Start of DATA ROWS

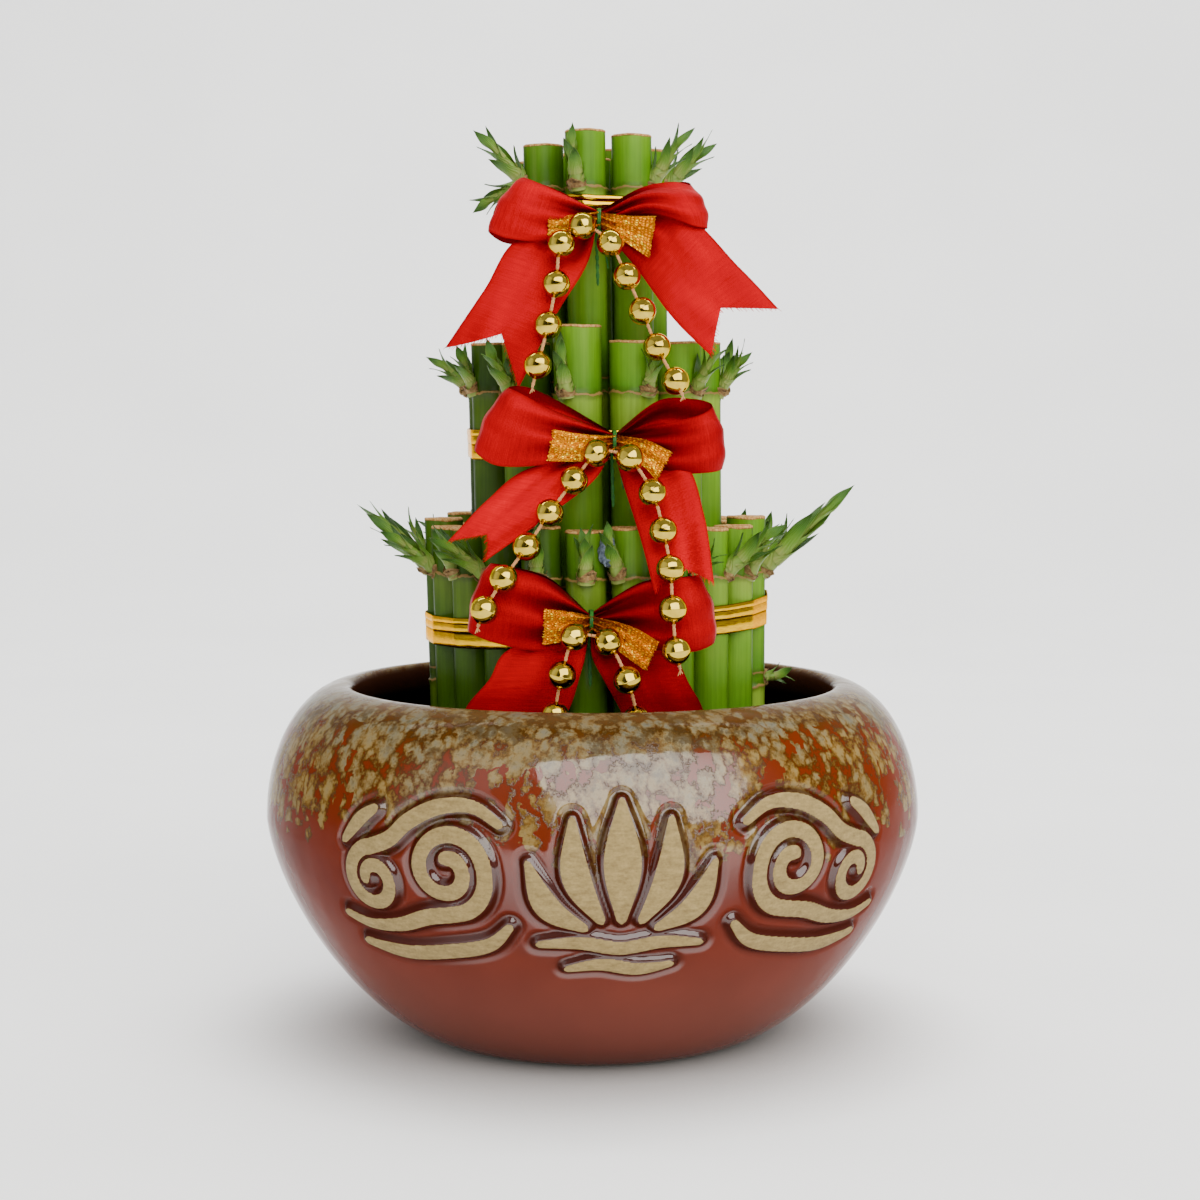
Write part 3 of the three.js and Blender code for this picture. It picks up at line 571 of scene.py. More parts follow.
def glaze_paint(speckle):
    """Oxblood glaze with pale flakes that crowd together over a brown ground towards the rim."""
    paint = Paint("glaze", IOR=1.5)
    height = paint.node("SeparateXYZ", {0: paint.place()}, "Z")
    level = height + paint.spread(17, 3, 0.6, 0.03)
    warp = paint.node("TexNoise", {"Vector": paint.place(), "Scale": 260.0, "Detail": 3.0}, 1)
    shift = paint.node("VectorMath", {0: warp, 1: (0.5, 0.5, 0.5)}, operation="SUBTRACT")
    moved = paint.node("VectorMath", {0: shift, 3: speckle * 0.75}, operation="SCALE")
    stretched = paint.node("VectorMath", {0: paint.place((1, 1, 0.62)), 1: moved}, operation="ADD")
    island = paint.noise(62, 3, 0.6, at=stretched).ease(0.52, 0.6, 1.0, 0.25)
    sparse = island.math("MAXIMUM", level.ease(0.092, 0.106))
    cover = level.ease(0.063, 0.086, 0.0, 0.95) * sparse
    large = flakes(paint, stretched, 1.0 / speckle, cover)
    small = flakes(paint, stretched, 1.8 / speckle, cover)
    crest = level.ease(0.088, 0.103)
    reach = large.math("MINIMUM", small) + paint.spread(900, 4, 0.7, 0.75) - crest * 0.06
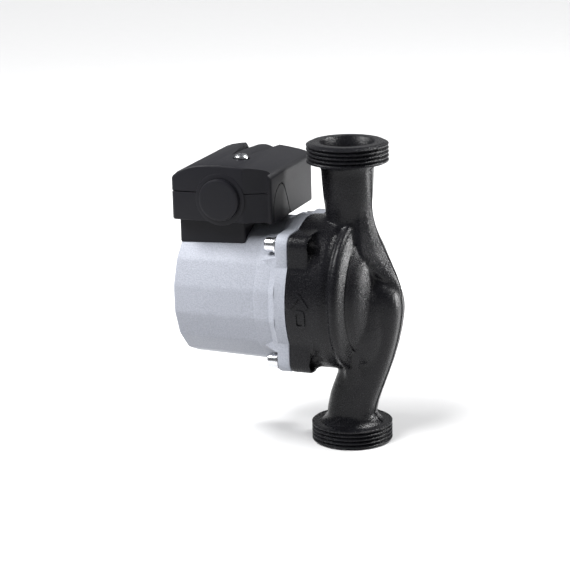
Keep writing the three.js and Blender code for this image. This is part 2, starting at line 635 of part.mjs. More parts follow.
function boxScrew(x) {
  const top = BOX_FLOOR_Z + 1.7;
  const head = turnedZ([[BOX_FLOOR_Z, 0], [BOX_FLOOR_Z, 3.4], [top, 3], [top, 0]], 14, x, 0);
  const shank = turnedZ(rod(MOTOR_Z + 39, BOX_FLOOR_Z + 0.8, 1.4), 12, x, 0);
  return union(head, shank);
}

BOX_SCREW_XS.forEach((x, i) => part(`box_screw_${i + 1}`, boxScrew(x), steel()));

part('lead_grommet', turnedZ([
  [BOX_Z0 - 6, 4.4], [BOX_Z0 - 6, 6], [BOX_Z0 - 1.2, 7.7], [BOX_Z0 + 2.2, 7.7], [BOX_Z0 + 2.6, 6.4],
  [BOX_Z0 + 2.6, 4.4], [BOX_Z0 - 6, 4.4]], SMALL_ROUND, LEAD_X, 0), blackRubber());

// ---------------------------------------------------------------- speed switch
function switchBody() {
  const body = block(SWITCH_X + BOX_WALL + 0.2, SWITCH_X + 15, SWITCH_Y - 9, SWITCH_Y + 9, SWITCH_Z - 4,
    SWITCH_Z + 9);
  return cut(body, turnedX(rod(SWITCH_X, SWITCH_X + 12, 4.9), SMALL_ROUND, SWITCH_Y, SWITCH_Z));
}

function speedKnob() {
  const skirt = turnedX([
    [SWITCH_X - 4.6, 0], [SWITCH_X - 4.6, 8.2], [SWITCH_X - 3.8, 9], [SWITCH_X - 0.4, 9], [SWITCH_X - 0.4, 4.6],
    [SWITCH_X + 11, 4.6], [SWITCH_X + 11, 0]], 24, SWITCH_Y, SWITCH_Z);
  return cut(skirt, block(SWITCH_X - 6, SWITCH_X - 3, SWITCH_Y - 6, SWITCH_Y + 6, SWITCH_Z - 0.9, SWITCH_Z + 0.9));
}

part('speed_switch_body', switchBody(), greyPlastic());
part('speed_knob', speedKnob(), greyPlastic());

export default group;
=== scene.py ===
"""Heating circulator pump: cast volute casing, faceted motor housing and terminal box."""

import json
import math

import bmesh
import bpy
from bpy.props import FloatProperty, FloatVectorProperty, PointerProperty
from mathutils import Matrix, Vector


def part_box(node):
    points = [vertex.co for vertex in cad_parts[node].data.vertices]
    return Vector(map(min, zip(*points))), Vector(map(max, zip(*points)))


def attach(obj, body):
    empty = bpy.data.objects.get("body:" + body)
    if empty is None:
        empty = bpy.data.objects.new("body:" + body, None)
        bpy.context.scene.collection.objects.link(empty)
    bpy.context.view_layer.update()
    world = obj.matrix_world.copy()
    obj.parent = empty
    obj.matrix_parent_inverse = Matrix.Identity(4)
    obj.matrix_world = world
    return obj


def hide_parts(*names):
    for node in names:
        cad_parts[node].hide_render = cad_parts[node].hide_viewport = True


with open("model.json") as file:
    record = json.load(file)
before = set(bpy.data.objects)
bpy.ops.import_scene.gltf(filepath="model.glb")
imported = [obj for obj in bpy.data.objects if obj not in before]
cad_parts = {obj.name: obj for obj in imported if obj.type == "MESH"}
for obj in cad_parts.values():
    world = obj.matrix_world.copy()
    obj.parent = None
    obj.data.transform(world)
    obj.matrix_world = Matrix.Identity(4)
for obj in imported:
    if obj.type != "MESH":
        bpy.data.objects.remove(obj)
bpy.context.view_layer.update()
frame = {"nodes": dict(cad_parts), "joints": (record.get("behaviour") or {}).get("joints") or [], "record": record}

bl_info = {
    "name": "Circulator Pump",
    "version": (1, 0, 0),
    "blender": (4, 5, 0),
    "location": "View3D > Sidebar > Pump",
    "description": "Builds the visible pieces of a heating circulator pump around its CAD frame",
    "category": "Add Mesh",
}

# ------------------------------------------------------------------ places from the frame
MM = 0.001
PUMP = "pump_body"


def box_mm(node):
    """Lowest and highest corner of a CAD node in millimetres."""
    low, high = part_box(node)
    return low / MM, high / MM


def joint_mm(name):
    """A joint's point in millimetres."""
    joint = next(j for j in frame["joints"] if j["name"] == name)
    return Vector(joint["pos_m"]) / MM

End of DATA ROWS

• [SET PROBLEM]:
Extract, word for word, every line beginning with the one that holds "part('speed_switch_body', switchBody(), greyPlastic());" and concluding with the one that holds "bpy.data.objects.remove(obj)". Include both of those lines.

• [FINISHED EXERCISE]:
part('speed_switch_body', switchBody(), greyPlastic());
part('speed_knob', speedKnob(), greyPlastic());

export default group;
=== scene.py ===
"""Heating circulator pump: cast volute casing, faceted motor housing and terminal box."""

import json
import math

import bmesh
import bpy
from bpy.props import FloatProperty, FloatVectorProperty, PointerProperty
from mathutils import Matrix, Vector


def part_box(node):
    points = [vertex.co for vertex in cad_parts[node].data.vertices]
    return Vector(map(min, zip(*points))), Vector(map(max, zip(*points)))


def attach(obj, body):
    empty = bpy.data.objects.get("body:" + body)
    if empty is None:
        empty = bpy.data.objects.new("body:" + body, None)
        bpy.context.scene.collection.objects.link(empty)
    bpy.context.view_layer.update()
    world = obj.matrix_world.copy()
    obj.parent = empty
    obj.matrix_parent_inverse = Matrix.Identity(4)
    obj.matrix_world = world
    return obj


def hide_parts(*names):
    for node in names:
        cad_parts[node].hide_render = cad_parts[node].hide_viewport = True


with open("model.json") as file:
    record = json.load(file)
before = set(bpy.data.objects)
bpy.ops.import_scene.gltf(filepath="model.glb")
imported = [obj for obj in bpy.data.objects if obj not in before]
cad_parts = {obj.name: obj for obj in imported if obj.type == "MESH"}
for obj in cad_parts.values():
    world = obj.matrix_world.copy()
    obj.parent = None
    obj.data.transform(world)
    obj.matrix_world = Matrix.Identity(4)
for obj in imported:
    if obj.type != "MESH":
        bpy.data.objects.remove(obj)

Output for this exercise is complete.